Mrs. Atkins is outraged that Rob is planning to mortgage the farm to raise some money, but Kate passively accepts and says Rob will manage until Andy gets back. Lamenting that James never had the opportunity to see Andy again and forgive him, Kate blames James’s stubbornness and pride for causing his death. Mrs. Atkins takes a keen interest in Andy’s imminent return and claims he would have been a better match for Ruth.
Ruth and Mary enter from the kitchen, but Ruth is irritated with the child because she wants to play with her doll rather than take a nap. Mrs. Atkins begins criticizing Ruth and Rob again, but Ruth snaps that it’s too hot to argue. Instead, Ruth picks up the topic of Andy’s return as a pleasant distraction, and all the women agree that things will be better when he is home.
Once Kate and Mrs. Atkins leave, Ruth starts to put Mary to bed but steals a moment to herself to re-read Andy’s latest letter. Rob enters, sweating and dirty from work, and Ruth considers trying to hide the letter but thinks better of it. Rob lovingly scoops up Mary; he clearly adores his daughter. Ruth and Rob’s relationship has deteriorated, and each partner irritates the other—the couple bickers over everything including how to treat Mary, Ruth’s interest in Andy’s letter, Rob’s lateness, and his obsession with reading.

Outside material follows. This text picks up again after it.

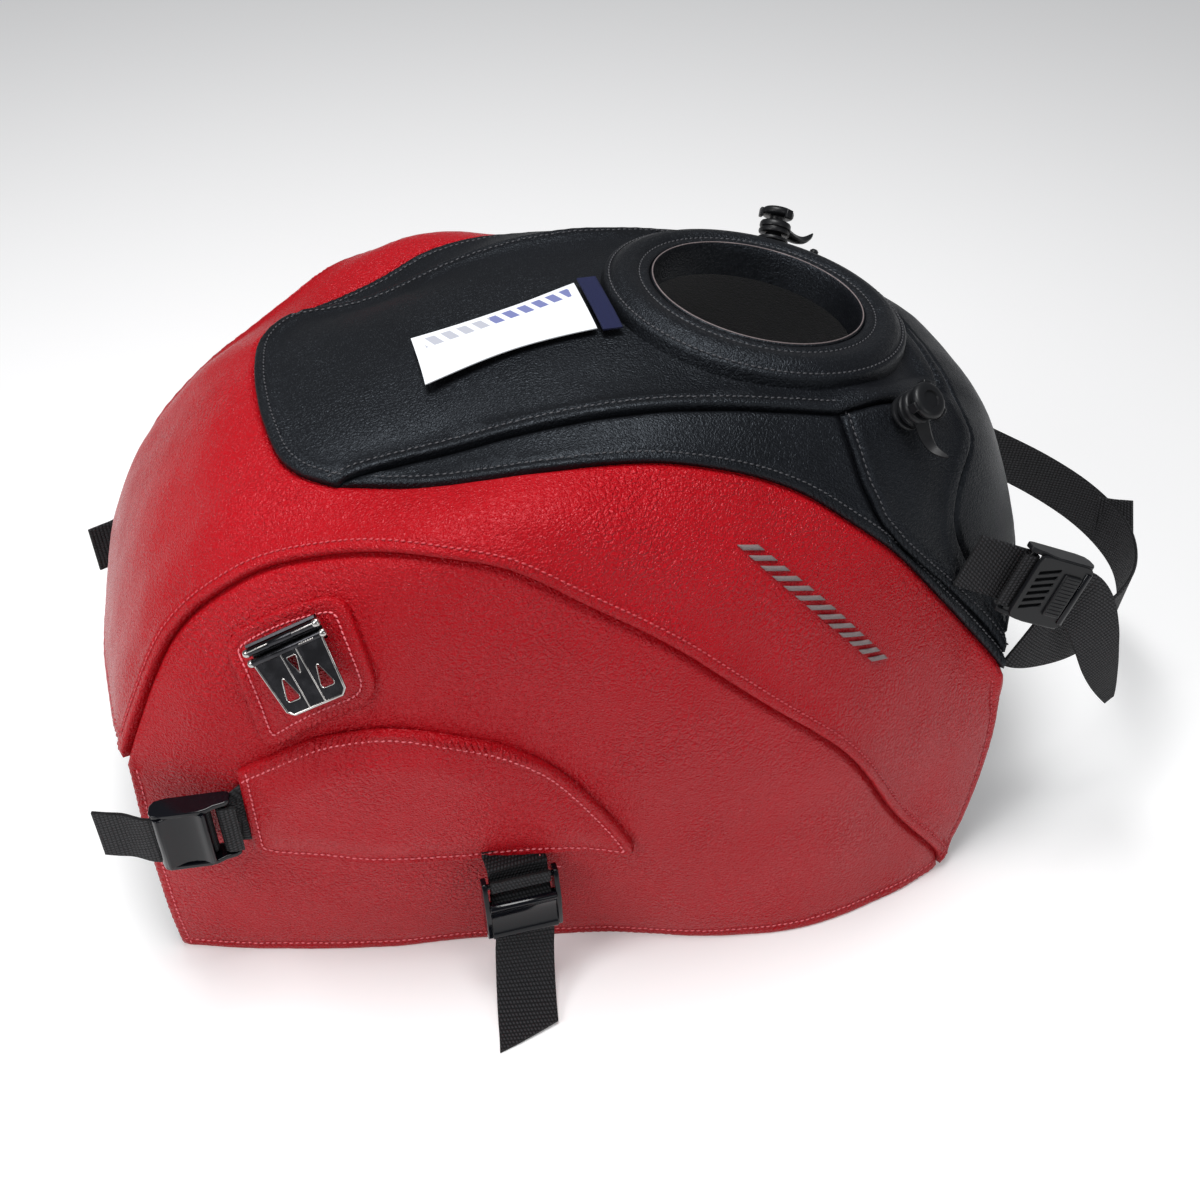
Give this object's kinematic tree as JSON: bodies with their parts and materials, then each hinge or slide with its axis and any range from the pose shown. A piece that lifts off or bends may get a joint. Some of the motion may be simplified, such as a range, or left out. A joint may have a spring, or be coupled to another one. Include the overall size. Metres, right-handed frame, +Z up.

Rob is trying to strike a truce with Ruth when Ben, the farmhand, appears and tells them he’s quitting. Hit by yet another setback, the couple’s attention returns to Andy and how good it will be to have him home. Rob enviously wonders out loud about all the places Andy has visited and says if it wasn’t for Ruth and Mary, he might set out on adventure himself, but he concludes he’s just dreaming his “old fool dreams” (161). Ruth remarks that Rob isn’t the only one to dream, and it is evident she is thinking about how her life might have been different with Andy. Rob continues to complain that Andy’s letters lack description and enthusiasm, and he feels as though Andy doesn’t appreciate his opportunity. Ruth interprets this as a personal attack on Andy and jumps to his defense, claiming that Andy has made a man of himself, unlike Rob. Ruth’s rage propels her to tell Rob that marrying him was a mistake, and she really loved Andy all along. The commotion wakes Mary, who starts to wail just as Andy arrives home.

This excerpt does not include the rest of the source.